Utilizing clinical data for studying natural phenotypic variation in human populations
- Project number: 202-08-12
- Students: Danny Mindroul
- Supervisor: Abraham Melkman
Decomposing age and sex trends.
Clinical traits change with age. Our understanding of growth and aging suggests that these changes
follow composite functions which may be faithfully described with a small set of primitive functions
each applying to different age range. Visual inspection suggests that platelet count, for example,
declines from birth to age 12, remains constant until age 56, and linearly declines from age 56.
The project implements a method for identifying the optimal combination of interval limits and linear
functions that best explains the data. Assuming the existence of a small number of intervals (five or fewer),
it searches the possible intervals and calculates the best fitting linear composite function.
Some similarity is expected between the intervals of all traits. Merging the emerging intervals can
assist in splitting human life time to its significant stages as far as the peripherial blood system is concerned.
Data Processing.
Assuming those critical ages do exist, the correlation between two suggested linear regressions around that age is
expected to be much stronger than a correlation of one regression over the same age span around the suggested critical age.
Furthermore, critical ages, relevant for this project, are expected to be at least N years apart.
Based on those two assumptions, the search for the critical ages is done by scanning traits data over age with a window
of 2*N years, matching a linear regression over the whole window and comparing it to a two linear regressions,
from X-N to X and X to X+N age spans. The best fitting critical ages are then selected and a linear fit is then
calculated for the ranges between them. The traits data is then merged over the age axis to examine possible common
critical ages over the human life span. It is possible that there are a few different sets of traits having different critical ages. To inspect this theory, traits need to be arranged in clusters by their critical ages. This part is not yet implemented and might mot be included in the project.
Project Details.
The project is implemented as part the research by Dr. Eitan Rubin and his team.

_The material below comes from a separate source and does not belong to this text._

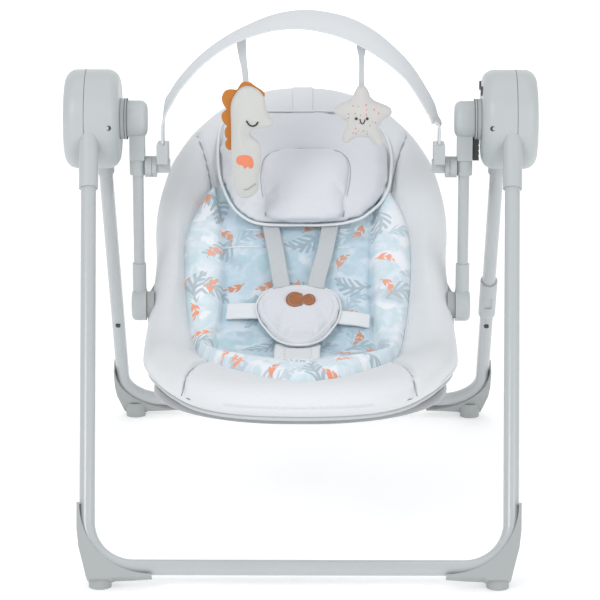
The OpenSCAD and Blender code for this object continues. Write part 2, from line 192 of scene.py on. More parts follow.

It should analyze the selected traits from the database and produce the optimal age intervals and functions for each
interval in trait. The intervals from all traits are united in seek of a match.
Data from the 3rd National Health and Nutrition Examination Survey (NHANES3) will be used. In this survey, a cohort of
over 30,000 non-institutionalized individuals was assembled such that it serves as a representative sample of the US population.
Individuals were subjected to a battery of tests, including standard and non-standard lab tests, physical examination,
and various questionnaires about their health, life habits, nutrition, and psychiatric capacity. Altogether, about 8,000 data
fields were recorded for each individual. From those, around 70 are relevant for the purpose of this project.